I was raised to address folks by their last name. If I don't know it, I just use sir or m'am/Miss......

The same for me. I will use sir and ma'am until we have established enough of a relationship for them to prefer me to call them otherwise.

My wife is from the Philippines and was taught to use "kuya" (addressing a male) and "ate" (addressing a female, pronounced ah-tay) for addressing one's elders. This would include siblings, cousins, etc. My kids have been raised with a mix of cultures, addressing people with sir/ ma'am, Mr/ Mrs/ Miss if they are using a family name, or kuya/ ate with a first name.

Thanks for taking the time to respond!

That is a very good post. I am almost 70, and I don't do the old school stuff. I am the old school stuff. i do still say ser and maam. I open doors for people...yes, people. The thing that is most clearly missing, at least in America, is respect. I am old school, and respect was not something you did, it is something that you were.

God bless you,
Ernie

I still hold the door for people, too, although I find that in recent years, doing so will sometimes get a negative reaction from women-- even though I hold the door for other men as well.

Thanks for the response.

I don't know if acting overfamiliar is the problem a lot these days or whether it's simply lack of "elegance" in how people speak, too casual, too much slang.

It can also be off-putting if someone is too formal, like they're unfriendly and don't really care to get to know you.

Of course, whether one is overly informal or overly formal or just right also depends on how they say it and their body language.

Generally, if a person isn't judgmental, I don't have a problem with it. There's this person who works at the post office who never ever smiles and the last time I was there, I could swear she frowned at me. So that's even worse than not being respectful. I was going to write a negative review on Yelp.com, but I thought I'd just forget about it, as it's not worth plugging up my mind with negativity.

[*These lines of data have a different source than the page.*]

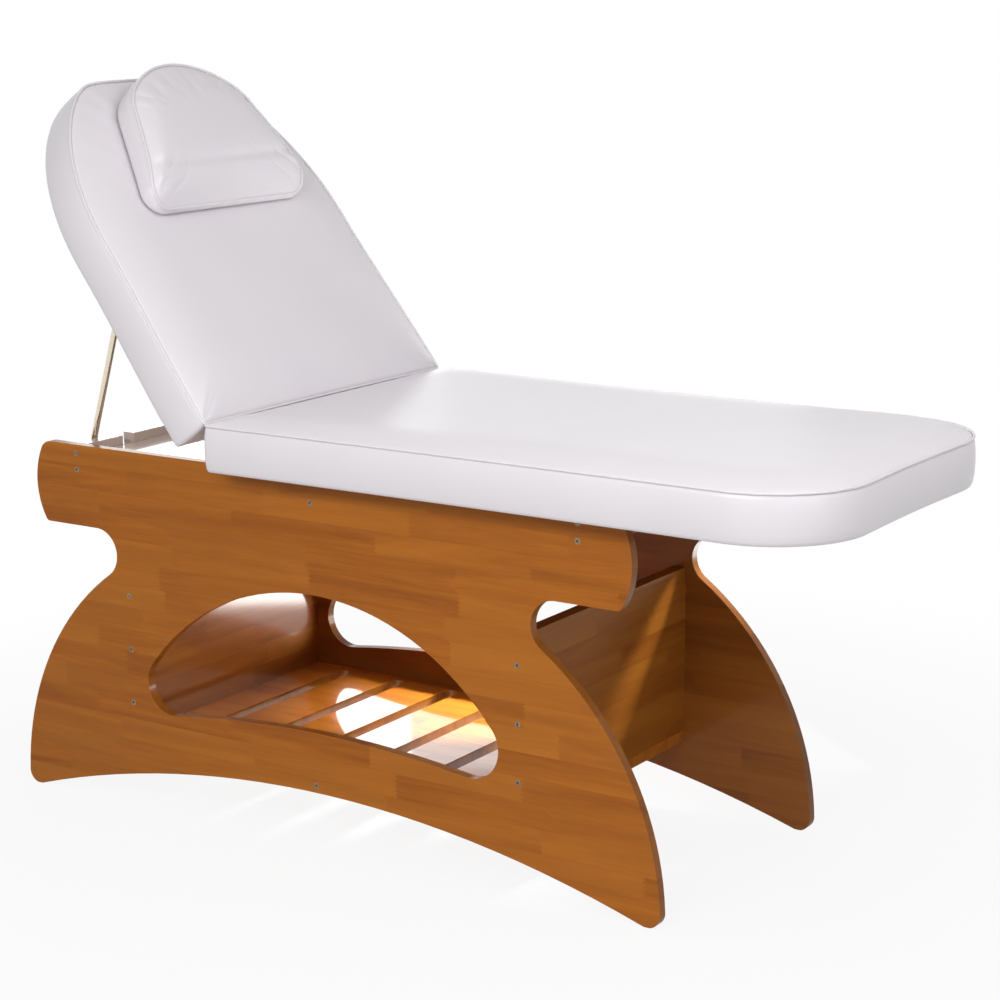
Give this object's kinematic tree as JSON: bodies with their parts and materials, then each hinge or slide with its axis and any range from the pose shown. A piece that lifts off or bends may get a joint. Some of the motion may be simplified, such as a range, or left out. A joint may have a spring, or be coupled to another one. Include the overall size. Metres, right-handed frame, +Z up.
{
  "type": "spa bed",
  "caption": "Spa treatment bed with white padded seat, raised hinged backrest and pillow on an open wooden base with curved side panels and a slotted shelf.",
  "frame": {"origin": "on the floor, under the middle of the whole bed's length and width, with the backrest raised", "axes": "+X from the head end towards the foot end, +Y to the left of someone lying on it, +Z up"},
  "size_m": [1.6796, 0.7, 1.3349],
  "materials": {
    "stained_wood": "glossy orange-brown lacquer over finger-jointed hardwood",
    "inner_wood": "glossy brown lacquer",
    "platform_ply": "satin lacquered plywood",
    "cushion_ply": "raw plywood",
    "foam": "matt upholstery foam",
    "white_cover": "satin white upholstery vinyl",
    "lining_cloth": "matt non-woven lining",
    "hook_and_loop": "matt woven strip",
    "prop_steel": "bright plated round bar",
    "bracket_steel": "zinc plated",
    "screw_steel": "bright zinc plated"
  },
  "bodies": {
    "base": {"side_panel_right": "stained_wood", "side_panel_left": "stained_wood", "cross_panel_head": "inner_wood", "cross_panel_foot": "inner_wood", "slotted_shelf": "inner_wood", "shelf_bearer": "inner_wood", "shelf_screws": "screw_steel", "top_rail_head": "inner_wood", "top_rail_middle": "inner_wood", "top_rail_foot": "inner_wood", "platform_board": "platform_ply", "platform_cleats": "inner_wood", "platform_screws": "screw_steel", "panel_screws": "screw_steel", "seat_board": "cushion_ply", "seat_foam": "foam", "seat_cushion": "white_cover", "seat_lining": "lining_cloth", "seat_brackets": "bracket_steel", "seat_bracket_screws": "screw_steel", "hinge_seat_leaves": "bracket_steel", "hinge_seat_screws": "screw_steel", "prop_brackets": "bracket_steel", "prop_bracket_screws": "screw_steel"},
    "backrest": {"backrest_board": "cushion_ply", "backrest_foam": "foam", "backrest_cushion": "white_cover", "backrest_lining": "lining_cloth", "hinge_back_leaves": "bracket_steel", "hinge_back_screws": "screw_steel", "hinge_pins": "bracket_steel", "prop_racks": "inner_wood", "rack_screws": "screw_steel", "loop_strips": "hook_and_loop"},
    "prop": {"prop_bail": "prop_steel"},
    "pillow": {"pillow_cushion": "white_cover", "pillow_foam": "foam", "pillow_back": "lining_cloth", "hook_strips": "hook_and_loop"}
  },
  "joints": [
    {"name": "backrest_hinge", "type": "hinge", "parent": "base", "child": "backrest", "pos_m": [-0.32217, 0, 0.74], "axis": [0, 1, 0], "range_deg": [-53, 0]},
    {"name": "prop_swing", "type": "hinge", "parent": "base", "child": "prop", "pos_m": [-0.70917, 0, 0.655], "axis": [0, 1, 0], "range_deg": [-197.01, 0]},
    {"name": "pillow_lift", "type": "slide", "parent": "backrest", "child": "pillow", "axis": [0.7986, 0, 0.6018], "range_m": [0, 0.12]}
  ],
  "couplings": [
    {"joint": "prop_swing", "follows": "backrest_hinge", "ratio": 3.717}
  ]
}
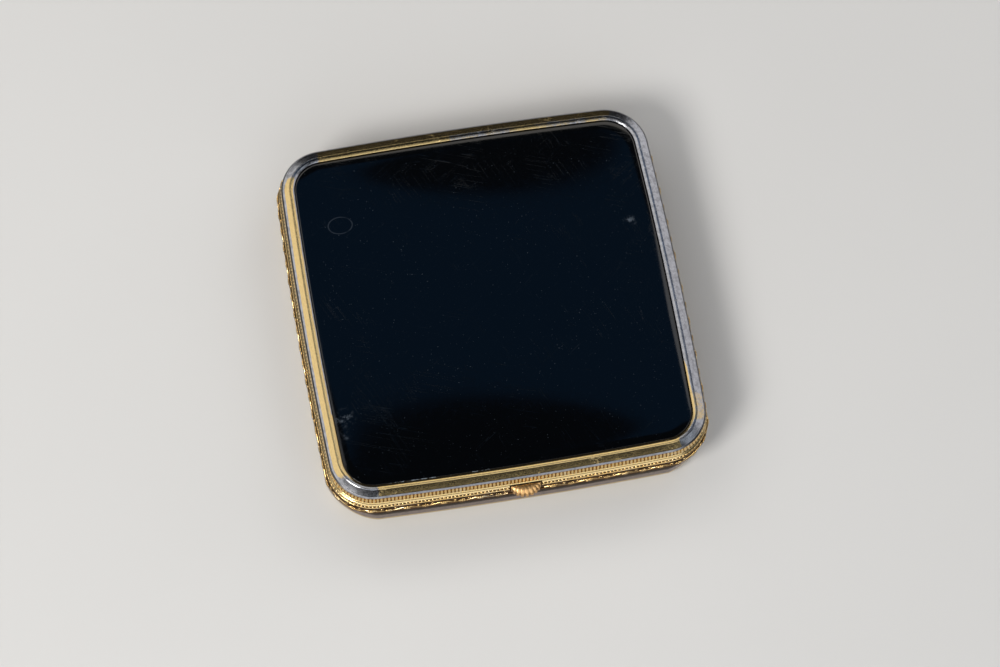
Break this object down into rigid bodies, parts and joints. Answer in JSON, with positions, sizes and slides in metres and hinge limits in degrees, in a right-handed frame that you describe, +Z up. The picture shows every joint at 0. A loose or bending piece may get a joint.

I agree. Much depends on tone and body language, for sure. As much as I may have stressed being polite and the way to address people, I was also raised to look people in the eyes and smile when greeting them.

Unfortunately, when you're online, you have no visual/ verbal cues to rely on, so I can understand a bit better why people might choose a more familiar route; certainly in my writing, I try to keep a more casual tone. I still think that there is a certain decorum that should be maintained, however.

I know that both sides can be argued and I'm sure that there are any number of studies to show that either way is the "better" way.

Thank you for taking the time to read and respond.